Records with modeling code

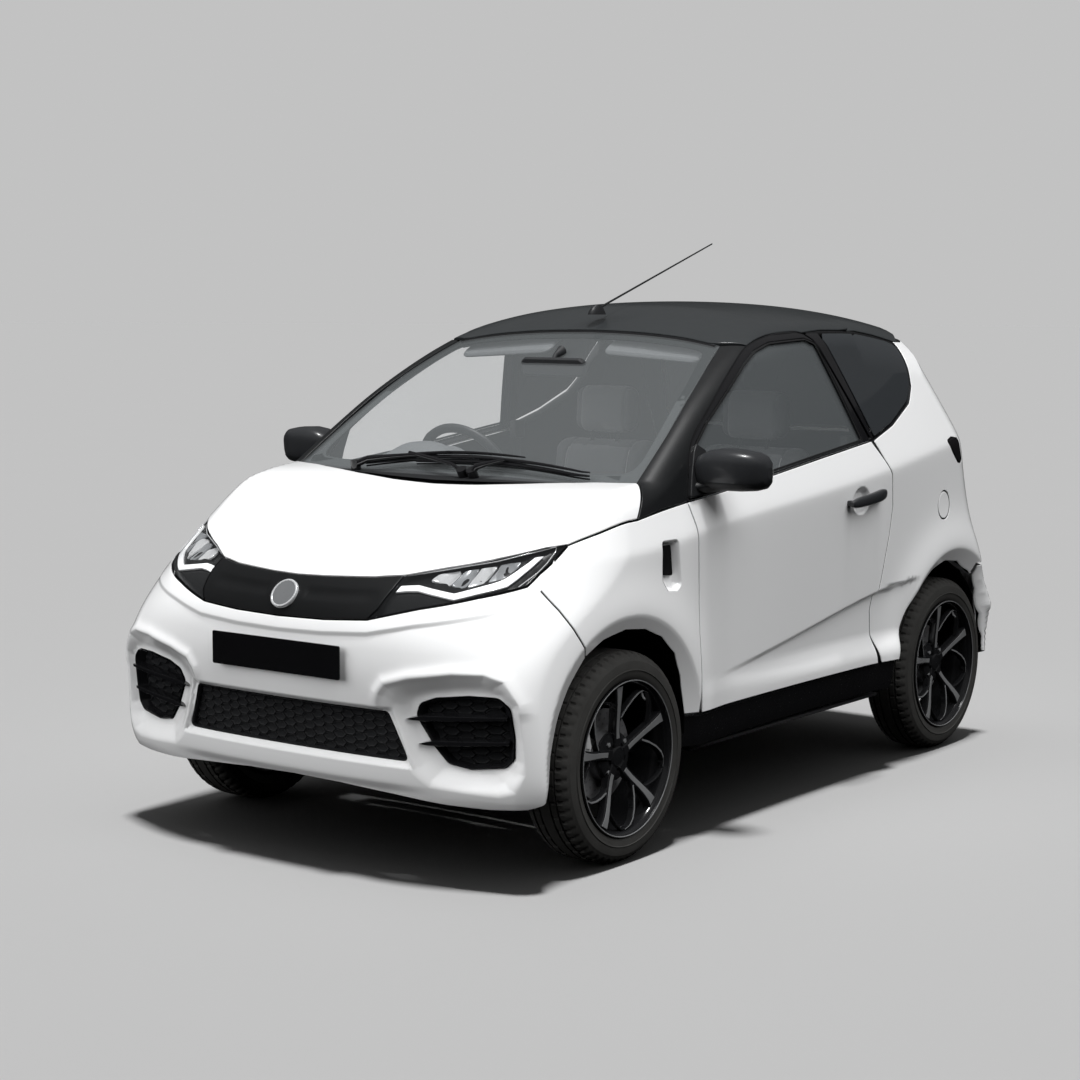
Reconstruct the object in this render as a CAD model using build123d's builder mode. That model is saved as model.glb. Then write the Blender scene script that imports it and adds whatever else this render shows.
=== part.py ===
from build123d import *
import os

# Two-seat microcar.  Millimetres, +X to the car's left, -Y to the front, +Z up,
# origin on the ground under the middle of the car's bounding box.
os.makedirs("parts", exist_ok=True)

# ---------------------------------------------------------------- sizes
HALF_LENGTH = 1394          # bumper to bumper 2788
FRONT_AXLE_Y = -802
REAR_AXLE_Y = 1081
TYRE_R = 281
TYRE_W = 158
RIM_R = 211                 # outside of the rim lip
FRONT_WHEEL_X = 626         # middle of the front tyre
REAR_WHEEL_X = 598
KINGPIN_X = 560
SKIN = 6                    # plain panels
WALL = 52                   # doors, quarter walls, pillars
GAP = 7                     # shut lines
ROOF_EDGE_Z = 1365
ARCH_FRONT = (-820, 296, 326)   # y, z, radius
ARCH_REAR = (1062, 292, 326)
HOUSE_FRONT_R = 352
HOUSE_REAR_R = 304
GRILLE_TOP = 440
GRILLE_BOTTOM = 318
PLATE_W, PLATE_H, PLATE_T = 445, 87, 5
PLATE_Z = 561
HINGE_X = 672
STEER_WHEEL = (-285, -235, 905)
STEER_WHEEL_R = 172

# Plan outline of the lower body at each height, half of it (mirrored in X = 0).
# z, front middle y, front arc end x y, corner x y, corner end x y,
# side bulge x, side end x y, rear corner x y, rear arc end x y, rear middle y
LOWER = [
    (172, -1290, 470, -1262, 606, -1212, 668, -1110, 682, 664, 1150, 640, 1290, 520, 1345, 1352),
    (300, -1345, 530, -1318, 664, -1266, 704, -1186, 694, 690, 1160, 672, 1322, 540, 1380, 1390),
    (470, -1380, 525, -1340, 664, -1268, 708, -1186, 706, 697, 1160, 676, 1322, 540, 1382, 1394),
    (600, -1389, 490, -1335, 632, -1244, 702, -1120, 716, 704, 1150, 672, 1304, 530, 1368, 1380),
    (700, -1362, 470, -1302, 608, -1212, 696, -1085, 722, 706, 1130, 664, 1280, 520, 1344, 1355),
    (800, -1302, 450, -1240, 588, -1160, 690, -1030, 724, 706, 1110, 652, 1252, 510, 1316, 1328),
    (900, -1225, 430, -1165, 570, -1090, 676, -970, 718, 698, 1080, 636, 1222, 500, 1284, 1296),
    (1010, -1130, 400, -1080, 540, -1010, 650, -900, 692, 672, 1050, 612, 1186, 480, 1246, 1258),
]
# Plan outline of the glasshouse, the same columns.
UPPER = [
    (890, -806, 590, -780, 652, -735, 692, -650, 704, 680, 1085, 622, 1225, 490, 1288, 1300),
    (1010, -616, 565, -590, 628, -545, 664, -460, 692, 668, 1046, 606, 1184, 476, 1246, 1258),
    (1365, -54, 468, -30, 522, 2, 548, 80, 566, 524, 880, 490, 968, 404, 1008, 1022),
    (1425, 30, 400, 52, 455, 86, 480, 160, 492, 450, 846, 412, 920, 330, 960, 974),
    (1458, 190, 220, 208, 275, 240, 296, 320, 305, 282, 730, 252, 806, 180, 842, 856),
]
# Height of the bonnet and wing tops: y, middle z, edge z (at x = 700)
BONNET_TOP = [(-1440, 690, 610), (-1320, 766, 700), (-1160, 832, 778), (-950, 892, 838), (-640, 960, 912), (-420, 1020, 940)]

# Side outlines, y z.
DOOR = [(-466, 360), (548, 360), (532, 470), (572, 640), (602, 835), (592, 950), (578, 1040),
        (388, 1362), (340, 1384), (-24, 1350), (-196, 1258), (-420, 1082), (-500, 1000), (-503, 943), (-485, 848), (-479, 570)]
DOOR_GLASS = [(-400, 1050), (-184, 1236), (-20, 1318), (318, 1352), (346, 1336), (536, 1028), (-392, 970)]
QUARTER_GLASS = [(420, 1350), (760, 1326), (886, 1206), (700, 1062), (612, 1044)]


def plan_points(row, d):
    """Points of half an outline, moved inwards by d."""
    z, yf, x1, y1, xm, ym, x2, y2, xs, x3, y3, xn, yn, x4, y4, yr = row
    return {"front": (0, yf + d), "f1": (x1 - 0.3 * d, y1 + 0.95 * d), "fm": (xm - 0.75 * d, ym + 0.75 * d),
            "f2": (x2 - d, y2 + 0.2 * d), "side": (xs - d, 0.5 * (y2 + y3)), "r2": (x3 - d, y3 - 0.2 * d),
            "rm": (xn - 0.75 * d, yn - 0.75 * d), "r1": (x4 - 0.3 * d, y4 - 0.95 * d), "rear": (0, yr - d)}


def flip(p):
    return (-p[0], p[1])


def hull(rows, d, drop=0):
    """Closed solid through the outlines, drawn inwards by d."""
    with BuildPart() as body:
        for row in rows:
            p = plan_points(row, d)
            with BuildSketch(Plane.XY.offset(row[0] - drop)):
                with BuildLine():
                    ThreePointArc(flip(p["f1"]), p["front"], p["f1"])
                    ThreePointArc(p["f1"], p["fm"], p["f2"])
                    ThreePointArc(p["f2"], p["side"], p["r2"])
                    ThreePointArc(p["r2"], p["rm"], p["r1"])
                    ThreePointArc(p["r1"], p["rear"], flip(p["r1"]))
                    ThreePointArc(flip(p["r1"]), flip(p["rm"]), flip(p["r2"]))
                    ThreePointArc(flip(p["r2"]), flip(p["side"]), flip(p["f2"]))
                    ThreePointArc(flip(p["f2"]), flip(p["fm"]), flip(p["f1"]))
                make_face()
        loft(ruled=True)
    return body.part


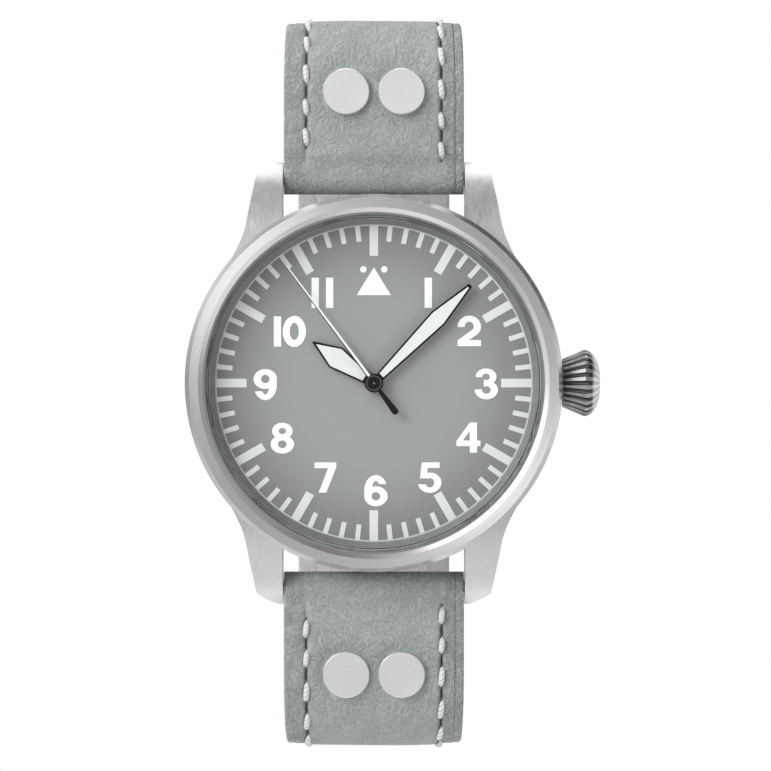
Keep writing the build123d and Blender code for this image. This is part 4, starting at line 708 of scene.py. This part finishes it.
# Columns across the strap in millimetres at its usual width, close together at the stitch lines
fine_columns = np.array((7.0, 7.15, 7.28, 7.38, 7.46, 7.54, 7.63, 7.75, 7.9, 8.1, 8.5, 8.8,
                         8.95, 9.05, 9.2, edge_column))
inner_columns = np.linspace(-6.8, 6.8, 29)
columns = np.concatenate((-fine_columns[::-1], inner_columns, fine_columns))
edge_turns = np.radians((25.0, 50.0, 72.0, 90.0))


def lay_rows(stations, nose, tail):
    """Rows along one half: the rounded fold at the lug, the strap, then a fold or a rounded tip."""
    tip_centre_y = tail_tip_y - half_width_low
    spot, normal, thick, length = walk(stations)
    total = length[-1]
    lengths = list(np.linspace(0, total, int(total / 0.42)))
    if tail == "tip":
        drop = np.sin(np.radians(np.linspace(0, 90, 26)))
        reach = np.minimum(tip_centre_y + half_width_low * drop, -spot[-1, 0] - 1e-4)
        last = length > total - 24
        tip = np.interp(reach, -spot[last, 0], length[last])
        lengths = [s for s in lengths if s < tip[0] - 0.2] + list(tip)
    lengths = np.array(lengths)

    def pick(values):
        return np.interp(lengths, length, values)

    rows = {
        "spot": np.stack((pick(spot[:, 0]), pick(spot[:, 1])), 1),
        "normal": np.stack((pick(normal[:, 0]), pick(normal[:, 1])), 1),
        "half": pick(thick) / 2, "length": lengths,
    }
    rows["normal"] /= np.linalg.norm(rows["normal"], axis=1)[:, None]
    rows["width"] = half_width(rows["spot"][:, 1])
    rows["squeeze"] = np.ones(len(lengths))
    if tail == "tip":
        beyond = np.clip((-rows["spot"][:, 0] - tip_centre_y) / half_width_low, 0, 1)
        limit = half_width_low * np.sqrt(np.maximum(1 - beyond ** 2, 0)) + 0.02
        rows["width"] = np.where(beyond > 0, np.minimum(rows["width"], limit), rows["width"])
    ends = [(0, -1)] if nose else []
    if tail == "fold":
        ends.append((-1, 1))
    for index, sign in ends:
        radius = rows["half"][index]
        tangent = np.array((rows["normal"][index][1], -rows["normal"][index][0]))
        turn = np.radians((12.0, 25.0, 38.0, 50.0, 62.0, 73.0, 82.0, 89.5))
        if sign < 0:
            turn = turn[::-1]
        away = radius * np.sin(turn)
        extra = {
            "spot": rows["spot"][index] + sign * away[:, None] * tangent,
            "normal": np.repeat(rows["normal"][index][None], len(turn), 0),
            "half": np.full(len(turn), radius), "length": rows["length"][index] + sign * away,
            "width": np.full(len(turn), rows["width"][index]), "squeeze": np.cos(turn),
        }
        order = (extra, rows) if sign < 0 else (rows, extra)
        rows = {key: np.concatenate((order[0][key], order[1][key])) for key in rows}
    return rows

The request
Would you quote everything above from the line containing "Keep writing the" down to the line containing "return np.interp(lengths, length, values)"? Include both of those lines and nothing else.

Solution below
Keep writing the build123d and Blender code for this image. This is part 4, starting at line 708 of scene.py. This part finishes it.
# Columns across the strap in millimetres at its usual width, close together at the stitch lines
fine_columns = np.array((7.0, 7.15, 7.28, 7.38, 7.46, 7.54, 7.63, 7.75, 7.9, 8.1, 8.5, 8.8,
                         8.95, 9.05, 9.2, edge_column))
inner_columns = np.linspace(-6.8, 6.8, 29)
columns = np.concatenate((-fine_columns[::-1], inner_columns, fine_columns))
edge_turns = np.radians((25.0, 50.0, 72.0, 90.0))


def lay_rows(stations, nose, tail):
    """Rows along one half: the rounded fold at the lug, the strap, then a fold or a rounded tip."""
    tip_centre_y = tail_tip_y - half_width_low
    spot, normal, thick, length = walk(stations)
    total = length[-1]
    lengths = list(np.linspace(0, total, int(total / 0.42)))
    if tail == "tip":
        drop = np.sin(np.radians(np.linspace(0, 90, 26)))
        reach = np.minimum(tip_centre_y + half_width_low * drop, -spot[-1, 0] - 1e-4)
        last = length > total - 24
        tip = np.interp(reach, -spot[last, 0], length[last])
        lengths = [s for s in lengths if s < tip[0] - 0.2] + list(tip)
    lengths = np.array(lengths)

    def pick(values):
        return np.interp(lengths, length, values)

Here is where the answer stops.